The American Academy of Pediatric Dentistry says that frequent consumption of liquids containing fermentable carbohydrates (e.g., juice, milk, formula, soda) increases the risk of dental caries due to prolonged contact between sugars in the liquid and cariogenic bacteria on the teeth

Well, DUH. Education, diet and the ability to pay for early childhood dental care are all factors that hurt poor children.

Poor, minority and special needs children are more likely to be affected by toothache, according to a report in the November issue of Archives of Pediatrics & Adolescent Medicine, one of the JAMA/Archives journals.

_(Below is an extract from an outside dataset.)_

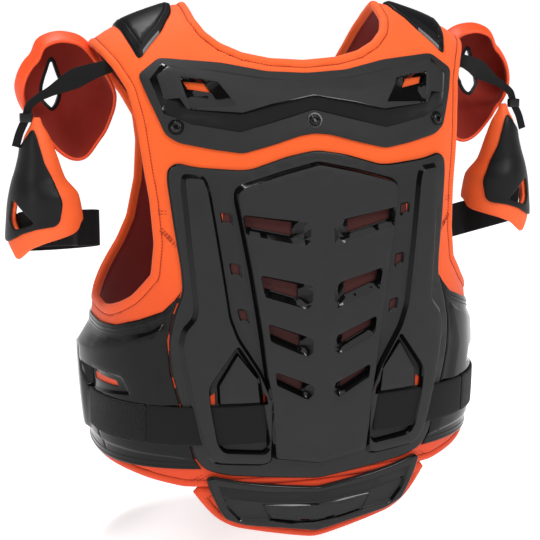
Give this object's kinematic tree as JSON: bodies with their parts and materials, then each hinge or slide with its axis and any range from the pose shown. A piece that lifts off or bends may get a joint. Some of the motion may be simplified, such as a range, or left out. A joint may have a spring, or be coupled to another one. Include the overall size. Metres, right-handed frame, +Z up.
{
  "type": "roost deflector",
  "caption": "Padded motocross vest with hard back plates, side wings, shoulder cups and arm guards hung on webbing.",
  "frame": {"origin": "midway between the shoulder straps, level with the top of the shoulders beside the neck, where the wearer's shoulders carry the vest", "axes": "+Z up, the wearer's back faces -Y, the wearer's right arm is on +X"},
  "size_m": [0.5878, 0.2643, 0.5332],
  "materials": {
    "vest_fabric": "knitted cover on foam",
    "plate_plastic": "fine moulded texture",
    "wing_gloss": "high gloss",
    "webbing": "woven webbing",
    "loop_patch": "loop pile",
    "shoulder_rubber": "satin",
    "cup_foam": "moulded foam",
    "guard_face": "satin",
    "guard_pad": "moulded foam",
    "bolt": "satin"
  },
  "bodies": {
    "root": {"back_pad": "vest_fabric", "front_pad": "vest_fabric", "shoulder_strap_right": "vest_fabric", "shoulder_strap_left": "vest_fabric", "waist_panel_right": "vest_fabric", "waist_panel_left": "vest_fabric", "tail_pad": "vest_fabric", "upper_back_plate": "plate_plastic", "main_back_plate": "plate_plastic", "tail_plate": "plate_plastic", "chest_plate": "plate_plastic", "plate_bolt_left": "bolt", "plate_bolt_centre": "bolt", "plate_bolt_right": "bolt", "side_wing_right": "wing_gloss", "side_wing_left": "wing_gloss", "waist_strap_right": "webbing", "waist_strap_left": "webbing", "loop_patch_right": "loop_patch", "loop_patch_left": "loop_patch", "shoulder_pad_right": "shoulder_rubber", "shoulder_pad_left": "shoulder_rubber", "shoulder_cup_right": "cup_foam", "shoulder_cup_left": "cup_foam", "bicep_pad_right": "guard_pad", "bicep_pad_left": "guard_pad", "bicep_guard_right": "guard_face", "bicep_guard_left": "guard_face", "bicep_band_right": "webbing", "bicep_band_left": "webbing", "cup_strap_right": "webbing", "cup_strap_left": "webbing", "strap_keeper_right": "guard_face", "strap_keeper_left": "guard_face"}
  },
  "joints": []
}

Toothache is a source of chronic and often severe pain that interferes with a child’s ability to play, eat and pay attention in school,” the authors write as background information in the study. The authors also note that “the most common cause of toothache is dental decay” and the “process of dental decay is one that optimally would be prevented or, at the very least, identified early and then arrested through provision of regular professional dental care. However, for some U.S. children, including those who are Medicaid-insured, access to preventive and restorative dental care is more difficult.”

So, what is the remedy?

Free dental care ala ObamaCare?

More $ millions spent by the government on public health dentistry and dental health education?

Obviously, those remedies are infeasible or have been ineffective.

How about personal responsibility, education and an enforceable federal immigration policy for a start?